Is there anything left to us but to organize and fight?
For the union makes us strong.
 
They have taken untold millions that they never toiled to earn,
But without our brain and muscle not a single wheel can turn.
We can break their haughty power, gain our freedom when we learn
that the union makes us strong.

David Swanson is the author of War Is a Lie and Daybreak: Undoing the Imperial Presidency and Forming a More Perfect Union. He blogs at davidswanson.org and warisacrime.org, works as Campaign Coordinator for the online activist organization rootsaction.org, and hosts Talk Nation Radio. Among his many publishing venues, Swanson is a Contributing Author for New Clear Vision.

0 Comments to “Incompatible Aristocracy”


  1. Thomas Paine, the man whose writings inspired a revolution, addressed economic inequality in his final pamphlet, Agrarian Justice (1797). In it, Paine explained that “The accumulation of personal property is, in many instances, the effect of paying too little for the labor that produced it; the consequence of which is, that the working hand perishes in old age, and the employer abounds in affluence.”

    The crux of the entire question of eliminating poverty, he pointed out, lay in the institution of private property, for this principle was the source of the evils of society. Landed property and private property, he argued, were made possible only by society’s governance, laws and infrastructure.

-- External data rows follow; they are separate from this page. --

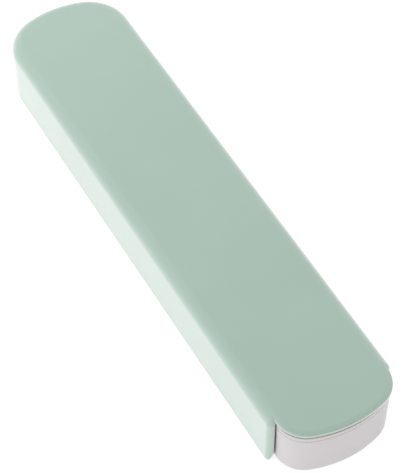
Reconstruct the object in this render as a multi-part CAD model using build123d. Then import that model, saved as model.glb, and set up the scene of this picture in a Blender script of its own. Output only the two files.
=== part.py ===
"""Slide-open toothbrush sanitizer case.

Frame: millimetres, +X towards the pull end, +Z up, origin on the resting surface below the
middle of the closed case. A mint cover slides towards -X off a white tray that holds the
brush, the ultraviolet lamp, the cell and the electronics.
"""
from build123d import *
from math import atan2, cos, pi, sin, sqrt
import os

# ---------------------------------------------------------------- driving dimensions
LENGTH = 218.0            # closed case, tip to tip
WIDTH = 47.0              # across the cover walls
HEIGHT = 24.1             # resting surface to the top of the cover

FAR_CORNER_R = 17.2       # plan radii of the cover's closed end
FAR_ARC_R = 38.2
NEAR_CORNER_R = 11.2      # plan radii of the tongue at the pull end
NEAR_ARC_R = 43.0
TOP_FILLET = 4.0          # soft edge round the cover's top
COVER_WALL = 2.3
COVER_PLATE = 1.7
COVER_BOTTOM = 0.8        # lower edge of the cover walls
WALL_END = 96.0           # where the side walls stop short of the tongue's tip
WALL_END_R = 2.0          # rounding of that wall end, over the side and the top
TONGUE_INSET = 2.2        # tongue edge, in from the wall's outer face
TONGUE_EDGE_R = 0.45      # rounding of the tongue's upper edge
LEAD_IN = (1.6, 3.2)      # relief inside the wall end's lower corner: depth, height
LEAD_IN_LENGTH = 5.0
LIP_REACH = 1.9           # retaining lip under the tray's side
LIP_THICK = 1.4

TRAY_GAP = 0.4            # cover wall to tray side
TRAY_FAR_GAP = 0.7        # cover wall to the tray's far tip
TRAY_BOTTOM = 0.5
TRAY_TOP = 20.9
TRAY_WALL = 1.8
TRAY_DRAFT = 1.0          # degrees that the lower shell narrows towards its bottom
TRAY_BOTTOM_R = 2.0
TRAY_NEAR_TIP = 108.6
TRAY_NEAR_CORNER = 10.7
TRAY_NEAR_ARC = 40.0
PARTING = 19.1            # joint line between the lower shell and the deck
EDGE_BREAK = 0.2          # broken edges at the joint line and round the deck

TROUGH_NEAR = 94.0        # brush trough, from the head pocket's near end ...
TROUGH_FAR = -96.0        # ... to the handle groove's far end
HEAD_LENGTH = 48.0
HEAD_WIDTH = 28.0
HEAD_FLOOR = 7.9
HANDLE_WIDTH = 17.0
HANDLE_FLOOR = 8.6
DECK_SKIN = 1.2
DECK_RIM_Y = 16.0         # the trough's opening in the deck lies inside this half width
SCOOP_X = -44.0           # finger scoop either side of the handle groove
SCOOP_RX = 14.0
SCOOP_RY = 14.5
SCOOP_FLOOR = 13.0

TRAVEL = 165.0            # how far the cover slides back
STOP_X = 90.0             # middle of the stop ribs inside the cover walls
STOP_LENGTH = 4.0
STOP_Z = (10.0, 12.6)
BUTTON_X = 27.0
BUTTON_Y = -14.4
BUTTON_TRAVEL = 0.5
BUTTON_TOP = TRAY_TOP - 0.4
SWITCH_TOP = 9.8
PLUNGER_TOP = SWITCH_TOP + 0.8
MAGNET_DEEP = 1.05
PIPE_X = 36.0

HALF = WIDTH / 2
FAR_TIP = -LENGTH / 2
NEAR_TIP = LENGTH / 2
PLATE_UNDER = HEIGHT - COVER_PLATE
CAVITY_HALF = HALF - COVER_WALL
TRAY_HALF = CAVITY_HALF - TRAY_GAP
TRAY_FAR_INSET = COVER_WALL + TRAY_FAR_GAP
TRAY_FAR_TIP = FAR_TIP + TRAY_FAR_INSET
TRAY_FLOOR = TRAY_BOTTOM + 1.8
HEAD_FAR = TROUGH_NEAR - HEAD_LENGTH
HEAD_X = TROUGH_NEAR - HEAD_LENGTH / 2
CHAMBER_FAR = HEAD_FAR - DECK_SKIN
LEDGE_TOP = 4.8           # thick foot of the tray wall, above the lip rebate
LEDGE_IN = 3.9            # how far in from the tray's outside it reaches

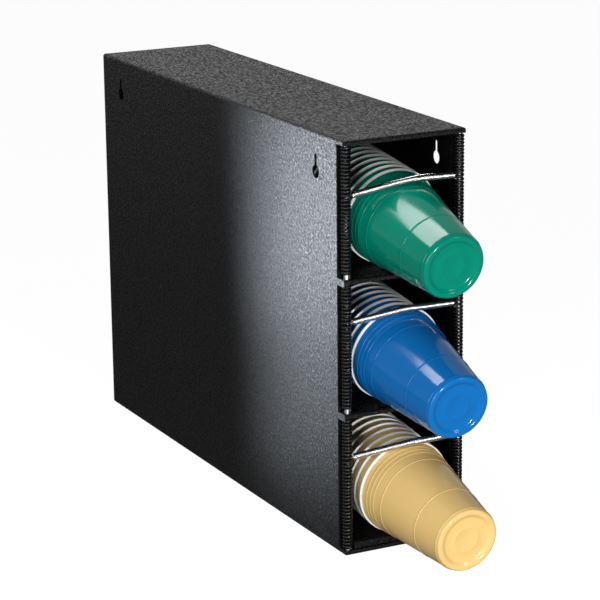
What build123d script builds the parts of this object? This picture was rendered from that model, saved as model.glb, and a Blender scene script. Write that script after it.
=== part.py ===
from build123d import *
import os
from collections import namedtuple
from math import asin, atan, atan2, cos, degrees, pi, radians, sin, sqrt, tan

os.makedirs("parts", exist_ok=True)

# A countertop dispenser for three nested stacks of cups, in millimetres.
# Origin at the centre of the base, X to the right, Y to the back, Z up.

# Cups, and the room round them, which sets the width and height of the case
rim_radius = 47.2
side_room = 17.3
head_room = 32.3
bay_count = 3

# Case, folded from one gauge of sheet
case_depth = 552.0
top_room = 0.9
sheet = 1.5
case_bend = 2.5
lip_height = 4.6
side_setback = 13.8
back_flange = 12.0

# Keyholes for hanging the case by either side
keyhole_radius = 6.4
keyhole_slot = 4.9
keyhole_rise = 14.2
keyhole_drop = 37.2
front_keyhole_setback = 54.0
rear_keyhole_setback = 46.0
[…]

    Since the operation of society had made possible the existence of private property, it followed that society was entitled to receive the surplus that men accumulated beyond their own labor back from them. Paine proposed the taxation of accumulated property to permit the state to give a one-time stipend to each man and woman reaching the age of twenty-one, and an annual stipend to every person fifty years of age or over, the blind and the lame. Recognized as the first proposal for a national social security system, he called for graduated inheritance taxes and ground rents as the means to redistribute the social increment of private wealth and the social value of the appropriated commons to all citizens equally.